- _SOURCE EXCERPT_:
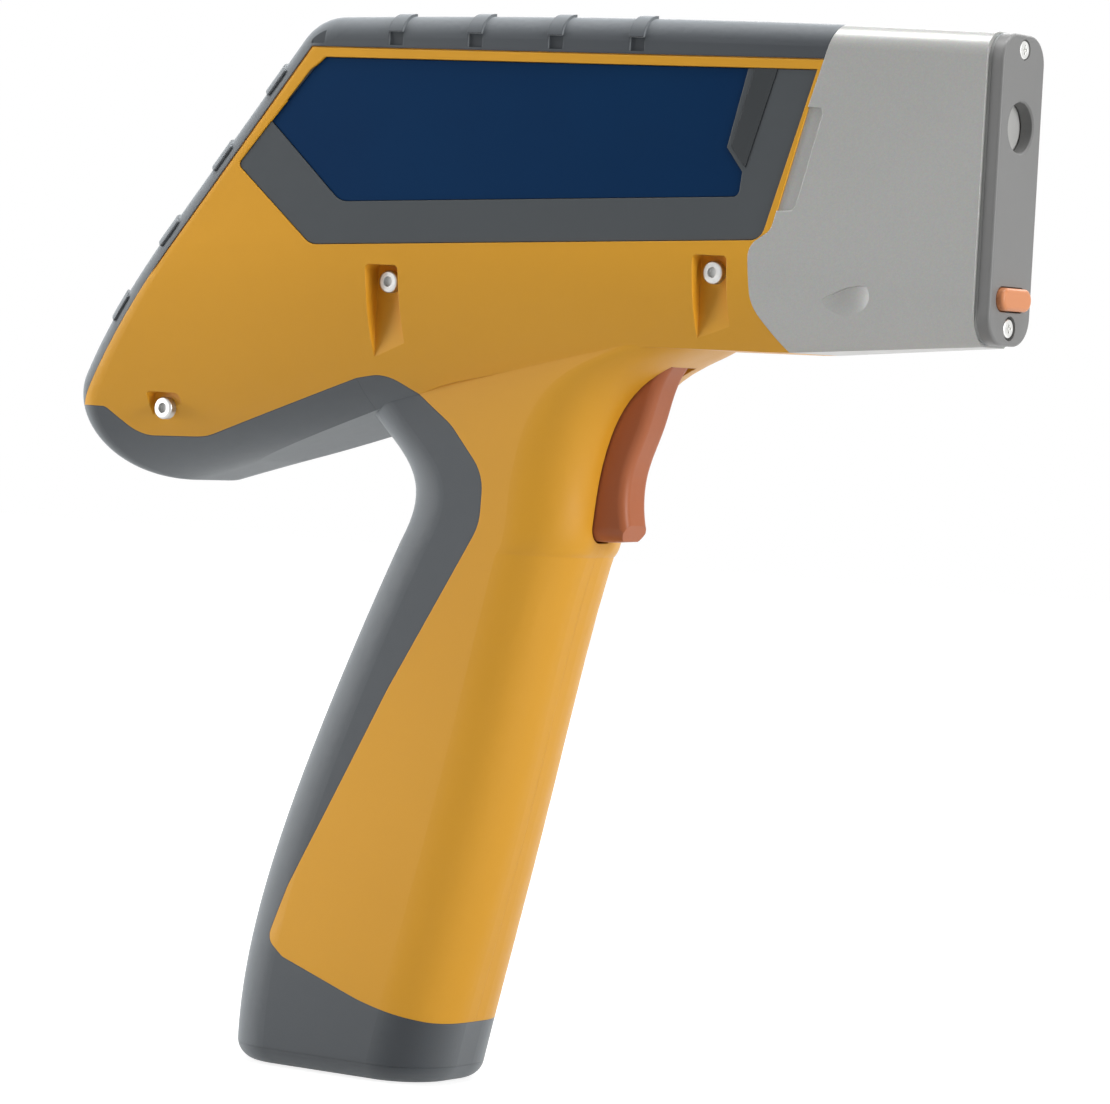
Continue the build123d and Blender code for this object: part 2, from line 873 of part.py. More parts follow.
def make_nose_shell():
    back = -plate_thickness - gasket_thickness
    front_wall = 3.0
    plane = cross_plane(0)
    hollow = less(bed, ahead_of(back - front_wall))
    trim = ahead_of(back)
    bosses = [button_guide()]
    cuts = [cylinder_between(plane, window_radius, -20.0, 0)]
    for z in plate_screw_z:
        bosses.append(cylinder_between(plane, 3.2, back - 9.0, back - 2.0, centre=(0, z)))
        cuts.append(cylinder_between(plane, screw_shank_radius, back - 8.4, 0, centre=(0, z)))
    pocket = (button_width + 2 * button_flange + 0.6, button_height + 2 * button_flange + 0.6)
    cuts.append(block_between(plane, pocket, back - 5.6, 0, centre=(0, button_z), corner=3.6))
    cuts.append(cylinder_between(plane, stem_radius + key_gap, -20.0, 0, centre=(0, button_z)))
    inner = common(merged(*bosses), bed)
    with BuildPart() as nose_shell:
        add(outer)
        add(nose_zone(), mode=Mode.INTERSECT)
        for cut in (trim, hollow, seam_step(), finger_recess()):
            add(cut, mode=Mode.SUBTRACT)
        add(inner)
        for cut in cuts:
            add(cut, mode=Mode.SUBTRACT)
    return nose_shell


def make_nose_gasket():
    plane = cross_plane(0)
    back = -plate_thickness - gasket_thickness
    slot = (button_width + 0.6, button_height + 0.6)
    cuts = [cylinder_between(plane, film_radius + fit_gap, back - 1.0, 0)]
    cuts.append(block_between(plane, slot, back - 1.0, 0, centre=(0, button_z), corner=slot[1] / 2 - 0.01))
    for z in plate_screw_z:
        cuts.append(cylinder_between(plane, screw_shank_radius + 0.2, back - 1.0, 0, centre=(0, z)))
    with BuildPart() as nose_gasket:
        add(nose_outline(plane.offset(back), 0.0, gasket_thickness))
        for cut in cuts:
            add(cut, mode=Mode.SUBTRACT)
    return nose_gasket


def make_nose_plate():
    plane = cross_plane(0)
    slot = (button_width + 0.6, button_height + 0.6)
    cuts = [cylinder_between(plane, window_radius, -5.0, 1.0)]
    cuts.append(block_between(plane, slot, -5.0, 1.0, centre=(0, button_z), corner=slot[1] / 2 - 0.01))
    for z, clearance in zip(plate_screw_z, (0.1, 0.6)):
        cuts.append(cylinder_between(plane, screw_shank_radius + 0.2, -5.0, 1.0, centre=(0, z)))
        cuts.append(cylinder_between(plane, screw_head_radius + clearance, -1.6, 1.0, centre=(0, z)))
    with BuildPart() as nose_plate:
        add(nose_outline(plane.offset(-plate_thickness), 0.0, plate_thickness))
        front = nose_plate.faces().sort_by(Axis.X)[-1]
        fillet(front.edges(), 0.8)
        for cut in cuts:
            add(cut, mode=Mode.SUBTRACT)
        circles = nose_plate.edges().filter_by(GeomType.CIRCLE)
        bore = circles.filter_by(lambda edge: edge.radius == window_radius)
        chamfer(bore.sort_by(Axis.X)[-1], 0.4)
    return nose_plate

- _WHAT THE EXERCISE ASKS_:
Quote exactly the stretch of lines above that starts at the first one and ends at the line with "return nose_gasket", and nothing beyond it.

- _IN RESPONSE_:
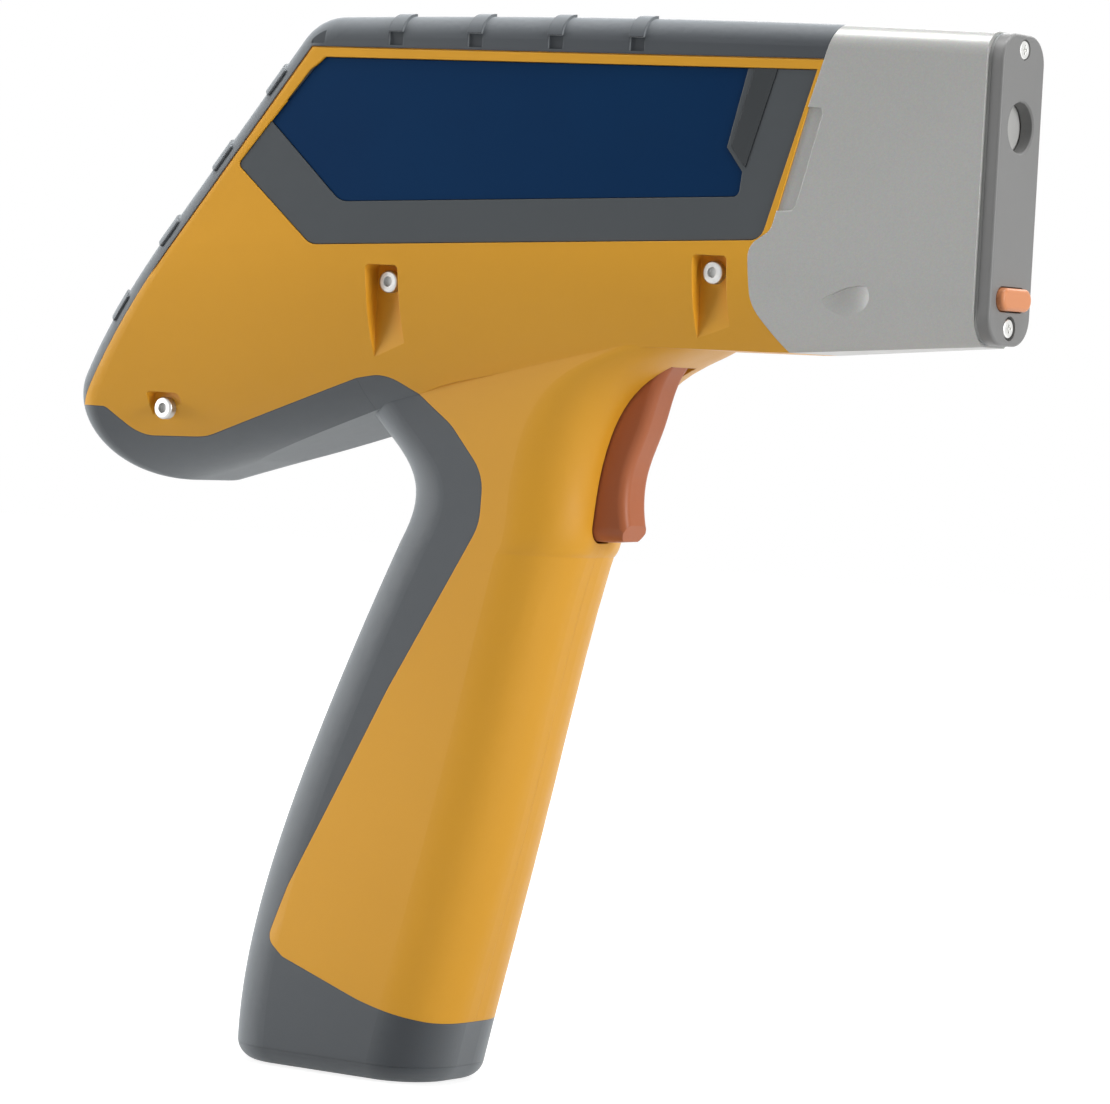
Continue the build123d and Blender code for this object: part 2, from line 873 of part.py. More parts follow.
def make_nose_shell():
    back = -plate_thickness - gasket_thickness
    front_wall = 3.0
    plane = cross_plane(0)
    hollow = less(bed, ahead_of(back - front_wall))
    trim = ahead_of(back)
    bosses = [button_guide()]
    cuts = [cylinder_between(plane, window_radius, -20.0, 0)]
    for z in plate_screw_z:
        bosses.append(cylinder_between(plane, 3.2, back - 9.0, back - 2.0, centre=(0, z)))
        cuts.append(cylinder_between(plane, screw_shank_radius, back - 8.4, 0, centre=(0, z)))
    pocket = (button_width + 2 * button_flange + 0.6, button_height + 2 * button_flange + 0.6)
    cuts.append(block_between(plane, pocket, back - 5.6, 0, centre=(0, button_z), corner=3.6))
    cuts.append(cylinder_between(plane, stem_radius + key_gap, -20.0, 0, centre=(0, button_z)))
    inner = common(merged(*bosses), bed)
    with BuildPart() as nose_shell:
        add(outer)
        add(nose_zone(), mode=Mode.INTERSECT)
        for cut in (trim, hollow, seam_step(), finger_recess()):
            add(cut, mode=Mode.SUBTRACT)
        add(inner)
        for cut in cuts:
            add(cut, mode=Mode.SUBTRACT)
    return nose_shell


def make_nose_gasket():
    plane = cross_plane(0)
    back = -plate_thickness - gasket_thickness
    slot = (button_width + 0.6, button_height + 0.6)
    cuts = [cylinder_between(plane, film_radius + fit_gap, back - 1.0, 0)]
    cuts.append(block_between(plane, slot, back - 1.0, 0, centre=(0, button_z), corner=slot[1] / 2 - 0.01))
    for z in plate_screw_z:
        cuts.append(cylinder_between(plane, screw_shank_radius + 0.2, back - 1.0, 0, centre=(0, z)))
    with BuildPart() as nose_gasket:
        add(nose_outline(plane.offset(back), 0.0, gasket_thickness))
        for cut in cuts:
            add(cut, mode=Mode.SUBTRACT)
    return nose_gasket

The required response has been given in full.